- [ENTRIES PROVIDED]
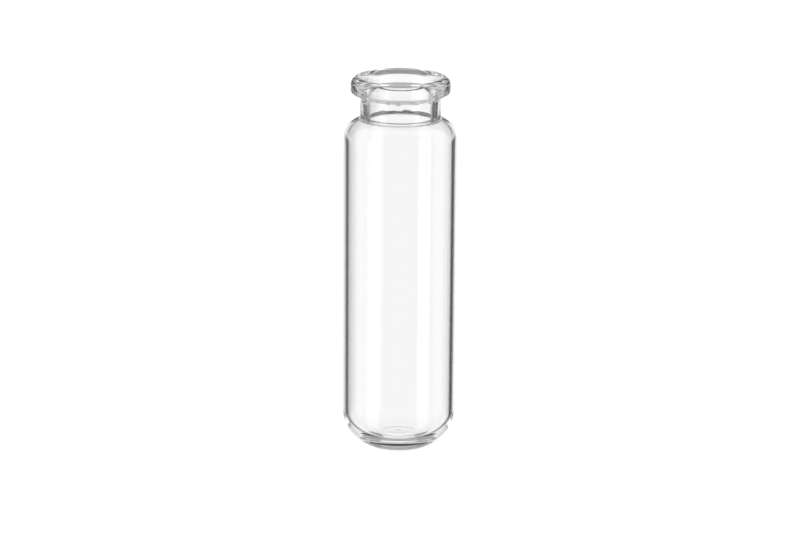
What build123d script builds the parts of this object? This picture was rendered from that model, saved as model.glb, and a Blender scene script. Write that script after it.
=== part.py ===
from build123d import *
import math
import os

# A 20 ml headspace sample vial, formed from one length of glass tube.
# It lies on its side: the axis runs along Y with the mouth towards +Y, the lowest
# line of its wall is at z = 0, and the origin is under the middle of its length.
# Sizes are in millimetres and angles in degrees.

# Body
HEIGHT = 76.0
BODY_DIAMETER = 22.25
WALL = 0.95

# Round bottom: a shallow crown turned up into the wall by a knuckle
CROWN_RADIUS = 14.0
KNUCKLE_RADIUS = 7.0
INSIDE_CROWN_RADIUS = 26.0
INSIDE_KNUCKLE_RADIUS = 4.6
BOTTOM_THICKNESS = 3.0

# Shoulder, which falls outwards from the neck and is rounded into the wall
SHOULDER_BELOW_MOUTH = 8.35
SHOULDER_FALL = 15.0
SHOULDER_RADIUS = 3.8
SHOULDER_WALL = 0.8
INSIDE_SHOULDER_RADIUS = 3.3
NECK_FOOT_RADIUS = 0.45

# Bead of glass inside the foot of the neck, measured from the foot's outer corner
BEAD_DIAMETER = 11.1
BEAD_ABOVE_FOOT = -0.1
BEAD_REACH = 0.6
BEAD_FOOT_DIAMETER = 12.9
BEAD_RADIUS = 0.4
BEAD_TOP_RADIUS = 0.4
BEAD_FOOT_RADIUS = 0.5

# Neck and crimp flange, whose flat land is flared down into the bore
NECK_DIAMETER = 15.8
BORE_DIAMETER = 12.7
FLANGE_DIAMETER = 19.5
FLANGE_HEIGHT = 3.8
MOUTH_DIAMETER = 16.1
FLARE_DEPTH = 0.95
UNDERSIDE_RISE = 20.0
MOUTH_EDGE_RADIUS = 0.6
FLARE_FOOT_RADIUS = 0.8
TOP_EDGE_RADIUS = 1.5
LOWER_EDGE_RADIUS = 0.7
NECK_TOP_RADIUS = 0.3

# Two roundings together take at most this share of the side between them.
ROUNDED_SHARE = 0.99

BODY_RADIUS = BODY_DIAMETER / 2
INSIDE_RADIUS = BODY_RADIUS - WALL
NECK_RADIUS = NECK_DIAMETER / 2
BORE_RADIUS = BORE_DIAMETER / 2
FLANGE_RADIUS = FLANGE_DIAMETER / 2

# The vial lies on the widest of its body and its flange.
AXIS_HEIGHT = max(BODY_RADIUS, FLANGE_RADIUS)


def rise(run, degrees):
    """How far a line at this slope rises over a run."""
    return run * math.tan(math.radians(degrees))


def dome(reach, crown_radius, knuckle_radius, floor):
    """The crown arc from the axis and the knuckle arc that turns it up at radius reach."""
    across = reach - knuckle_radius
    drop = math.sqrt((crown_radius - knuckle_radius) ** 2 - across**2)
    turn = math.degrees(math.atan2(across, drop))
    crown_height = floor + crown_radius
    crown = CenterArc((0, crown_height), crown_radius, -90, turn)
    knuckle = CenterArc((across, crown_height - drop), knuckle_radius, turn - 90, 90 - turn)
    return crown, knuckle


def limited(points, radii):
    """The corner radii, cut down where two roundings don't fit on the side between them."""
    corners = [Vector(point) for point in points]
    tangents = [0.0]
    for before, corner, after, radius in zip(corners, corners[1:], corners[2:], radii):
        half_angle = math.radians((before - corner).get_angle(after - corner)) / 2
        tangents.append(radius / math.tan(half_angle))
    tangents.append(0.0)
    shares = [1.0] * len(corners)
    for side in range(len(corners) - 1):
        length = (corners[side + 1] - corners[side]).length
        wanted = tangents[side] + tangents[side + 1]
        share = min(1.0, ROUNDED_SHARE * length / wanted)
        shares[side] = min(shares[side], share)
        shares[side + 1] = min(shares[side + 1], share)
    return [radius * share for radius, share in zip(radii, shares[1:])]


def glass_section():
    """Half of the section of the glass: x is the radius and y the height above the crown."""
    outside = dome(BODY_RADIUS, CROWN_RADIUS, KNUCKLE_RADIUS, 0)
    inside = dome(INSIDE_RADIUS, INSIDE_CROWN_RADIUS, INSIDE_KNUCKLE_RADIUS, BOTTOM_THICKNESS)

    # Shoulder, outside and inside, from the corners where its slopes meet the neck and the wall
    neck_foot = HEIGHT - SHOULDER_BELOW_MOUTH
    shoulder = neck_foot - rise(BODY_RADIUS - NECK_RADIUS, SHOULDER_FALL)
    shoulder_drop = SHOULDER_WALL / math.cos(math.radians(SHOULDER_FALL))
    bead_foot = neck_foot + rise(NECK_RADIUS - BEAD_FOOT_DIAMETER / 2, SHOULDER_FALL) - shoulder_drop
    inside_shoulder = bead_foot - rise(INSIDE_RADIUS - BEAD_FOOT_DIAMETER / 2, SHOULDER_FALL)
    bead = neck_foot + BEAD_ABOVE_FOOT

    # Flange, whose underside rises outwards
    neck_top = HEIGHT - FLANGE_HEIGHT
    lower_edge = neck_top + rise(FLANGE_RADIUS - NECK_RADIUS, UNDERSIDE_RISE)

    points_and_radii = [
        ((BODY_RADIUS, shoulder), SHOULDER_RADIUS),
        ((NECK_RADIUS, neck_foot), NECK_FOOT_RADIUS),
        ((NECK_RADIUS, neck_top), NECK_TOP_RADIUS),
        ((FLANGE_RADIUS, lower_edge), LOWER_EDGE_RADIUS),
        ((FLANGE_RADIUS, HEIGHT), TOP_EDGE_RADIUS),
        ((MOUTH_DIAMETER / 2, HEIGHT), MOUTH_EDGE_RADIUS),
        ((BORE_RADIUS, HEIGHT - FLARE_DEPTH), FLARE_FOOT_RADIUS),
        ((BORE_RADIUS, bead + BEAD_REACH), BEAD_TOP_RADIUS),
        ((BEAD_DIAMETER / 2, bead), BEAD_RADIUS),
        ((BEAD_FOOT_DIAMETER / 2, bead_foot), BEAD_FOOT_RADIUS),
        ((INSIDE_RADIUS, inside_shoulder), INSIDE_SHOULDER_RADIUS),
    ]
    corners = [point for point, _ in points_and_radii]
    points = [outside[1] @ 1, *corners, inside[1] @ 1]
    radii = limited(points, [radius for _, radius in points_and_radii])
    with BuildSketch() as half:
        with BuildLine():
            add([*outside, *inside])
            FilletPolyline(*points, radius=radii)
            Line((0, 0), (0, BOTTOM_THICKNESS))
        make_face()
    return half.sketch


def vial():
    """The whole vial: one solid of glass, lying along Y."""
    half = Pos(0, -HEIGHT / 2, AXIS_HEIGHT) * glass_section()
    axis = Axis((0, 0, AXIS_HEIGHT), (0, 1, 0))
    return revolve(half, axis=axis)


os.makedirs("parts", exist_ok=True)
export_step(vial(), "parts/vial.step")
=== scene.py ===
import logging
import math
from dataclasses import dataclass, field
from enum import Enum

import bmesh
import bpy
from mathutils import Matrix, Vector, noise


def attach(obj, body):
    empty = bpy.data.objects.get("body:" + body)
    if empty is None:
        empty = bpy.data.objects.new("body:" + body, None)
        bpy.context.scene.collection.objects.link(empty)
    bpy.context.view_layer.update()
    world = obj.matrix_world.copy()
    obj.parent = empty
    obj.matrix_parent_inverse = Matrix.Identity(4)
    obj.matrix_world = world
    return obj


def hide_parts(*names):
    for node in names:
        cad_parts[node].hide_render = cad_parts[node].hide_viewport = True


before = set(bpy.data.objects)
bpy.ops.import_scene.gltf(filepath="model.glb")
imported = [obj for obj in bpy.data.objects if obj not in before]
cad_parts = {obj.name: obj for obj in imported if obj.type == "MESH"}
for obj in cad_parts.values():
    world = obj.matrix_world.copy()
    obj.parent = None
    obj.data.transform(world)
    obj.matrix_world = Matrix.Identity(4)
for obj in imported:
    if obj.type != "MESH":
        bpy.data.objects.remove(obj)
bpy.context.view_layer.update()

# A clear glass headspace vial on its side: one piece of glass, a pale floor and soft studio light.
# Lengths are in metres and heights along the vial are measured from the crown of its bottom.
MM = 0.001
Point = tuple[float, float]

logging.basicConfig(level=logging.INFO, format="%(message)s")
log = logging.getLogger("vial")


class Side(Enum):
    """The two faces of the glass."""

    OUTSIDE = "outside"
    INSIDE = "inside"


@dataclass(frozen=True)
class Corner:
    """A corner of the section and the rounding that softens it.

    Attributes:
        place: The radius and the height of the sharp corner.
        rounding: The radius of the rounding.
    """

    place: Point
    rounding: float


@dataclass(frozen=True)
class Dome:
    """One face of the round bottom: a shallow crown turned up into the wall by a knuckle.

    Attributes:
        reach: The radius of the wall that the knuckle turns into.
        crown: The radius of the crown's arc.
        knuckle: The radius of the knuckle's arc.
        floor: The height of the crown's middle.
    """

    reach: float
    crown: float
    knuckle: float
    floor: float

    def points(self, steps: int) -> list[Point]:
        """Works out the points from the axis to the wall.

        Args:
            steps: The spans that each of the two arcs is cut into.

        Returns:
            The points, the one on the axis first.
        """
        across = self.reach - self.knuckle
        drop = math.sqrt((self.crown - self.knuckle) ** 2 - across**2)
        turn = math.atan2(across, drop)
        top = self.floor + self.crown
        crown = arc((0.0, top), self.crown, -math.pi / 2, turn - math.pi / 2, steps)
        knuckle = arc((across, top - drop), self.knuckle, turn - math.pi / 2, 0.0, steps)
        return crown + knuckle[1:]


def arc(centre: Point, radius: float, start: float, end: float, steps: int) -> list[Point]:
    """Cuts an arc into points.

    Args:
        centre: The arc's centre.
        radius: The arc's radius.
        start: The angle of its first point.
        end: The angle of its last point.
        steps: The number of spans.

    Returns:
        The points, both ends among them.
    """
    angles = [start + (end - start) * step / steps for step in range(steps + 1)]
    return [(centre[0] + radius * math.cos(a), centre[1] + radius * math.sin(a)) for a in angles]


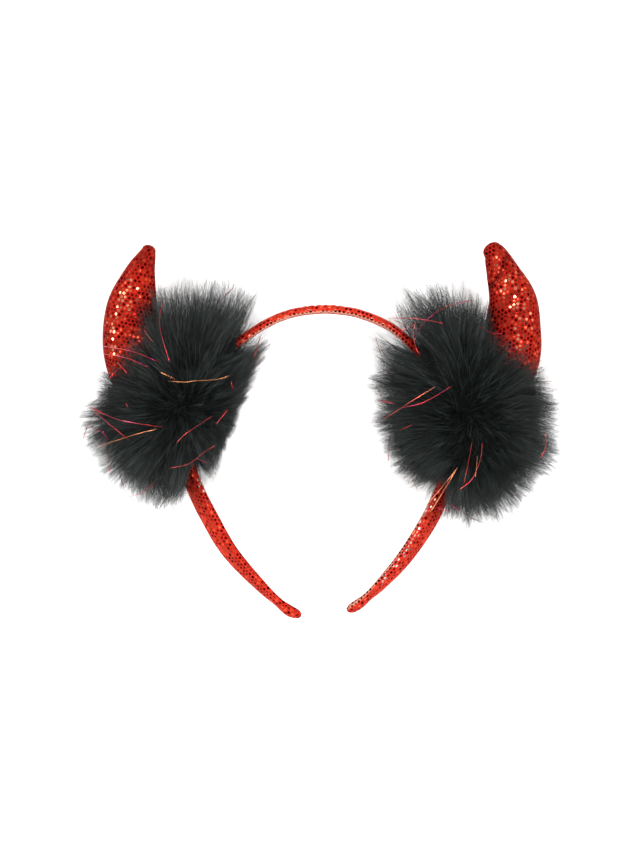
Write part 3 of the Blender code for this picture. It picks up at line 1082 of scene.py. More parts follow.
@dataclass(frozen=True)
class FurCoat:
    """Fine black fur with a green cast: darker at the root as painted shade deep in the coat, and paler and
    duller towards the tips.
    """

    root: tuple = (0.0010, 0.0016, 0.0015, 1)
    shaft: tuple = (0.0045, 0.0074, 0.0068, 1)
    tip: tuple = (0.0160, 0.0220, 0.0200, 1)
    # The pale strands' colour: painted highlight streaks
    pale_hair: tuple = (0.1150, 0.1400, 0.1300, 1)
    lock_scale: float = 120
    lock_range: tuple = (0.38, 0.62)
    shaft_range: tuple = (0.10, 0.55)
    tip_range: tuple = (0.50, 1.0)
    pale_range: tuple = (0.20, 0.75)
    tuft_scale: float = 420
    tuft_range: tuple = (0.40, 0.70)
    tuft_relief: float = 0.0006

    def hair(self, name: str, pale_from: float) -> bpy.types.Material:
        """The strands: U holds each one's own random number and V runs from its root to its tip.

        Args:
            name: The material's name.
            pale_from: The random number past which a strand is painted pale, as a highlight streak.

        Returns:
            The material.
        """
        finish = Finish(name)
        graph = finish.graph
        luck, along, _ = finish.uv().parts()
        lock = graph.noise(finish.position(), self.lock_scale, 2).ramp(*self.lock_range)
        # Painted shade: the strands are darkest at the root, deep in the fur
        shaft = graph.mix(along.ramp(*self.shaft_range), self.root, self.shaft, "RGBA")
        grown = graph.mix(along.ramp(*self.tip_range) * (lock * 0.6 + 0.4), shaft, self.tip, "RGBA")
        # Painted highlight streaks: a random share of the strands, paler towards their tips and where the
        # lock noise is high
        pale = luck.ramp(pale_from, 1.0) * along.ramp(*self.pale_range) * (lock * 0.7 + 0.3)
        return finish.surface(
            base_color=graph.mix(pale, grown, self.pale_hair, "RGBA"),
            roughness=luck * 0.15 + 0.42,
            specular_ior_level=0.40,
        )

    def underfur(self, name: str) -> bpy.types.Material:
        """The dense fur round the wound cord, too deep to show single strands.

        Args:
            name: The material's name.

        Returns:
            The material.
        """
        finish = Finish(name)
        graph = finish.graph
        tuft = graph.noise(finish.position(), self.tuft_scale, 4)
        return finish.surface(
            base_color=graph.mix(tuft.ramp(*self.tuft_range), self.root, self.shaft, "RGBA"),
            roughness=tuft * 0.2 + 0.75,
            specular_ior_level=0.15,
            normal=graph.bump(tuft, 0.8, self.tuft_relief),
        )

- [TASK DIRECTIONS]
Write out exactly the lines running from the line containing "return revolve(half, axis=axis)" to the line containing "bpy.data.objects.remove(obj)", with both of those lines included.

- [SOLUTION FOR THIS TASK]
    return revolve(half, axis=axis)


os.makedirs("parts", exist_ok=True)
export_step(vial(), "parts/vial.step")
=== scene.py ===
import logging
import math
from dataclasses import dataclass, field
from enum import Enum

import bmesh
import bpy
from mathutils import Matrix, Vector, noise


def attach(obj, body):
    empty = bpy.data.objects.get("body:" + body)
    if empty is None:
        empty = bpy.data.objects.new("body:" + body, None)
        bpy.context.scene.collection.objects.link(empty)
    bpy.context.view_layer.update()
    world = obj.matrix_world.copy()
    obj.parent = empty
    obj.matrix_parent_inverse = Matrix.Identity(4)
    obj.matrix_world = world
    return obj


def hide_parts(*names):
    for node in names:
        cad_parts[node].hide_render = cad_parts[node].hide_viewport = True


before = set(bpy.data.objects)
bpy.ops.import_scene.gltf(filepath="model.glb")
imported = [obj for obj in bpy.data.objects if obj not in before]
cad_parts = {obj.name: obj for obj in imported if obj.type == "MESH"}
for obj in cad_parts.values():
    world = obj.matrix_world.copy()
    obj.parent = None
    obj.data.transform(world)
    obj.matrix_world = Matrix.Identity(4)
for obj in imported:
    if obj.type != "MESH":
        bpy.data.objects.remove(obj)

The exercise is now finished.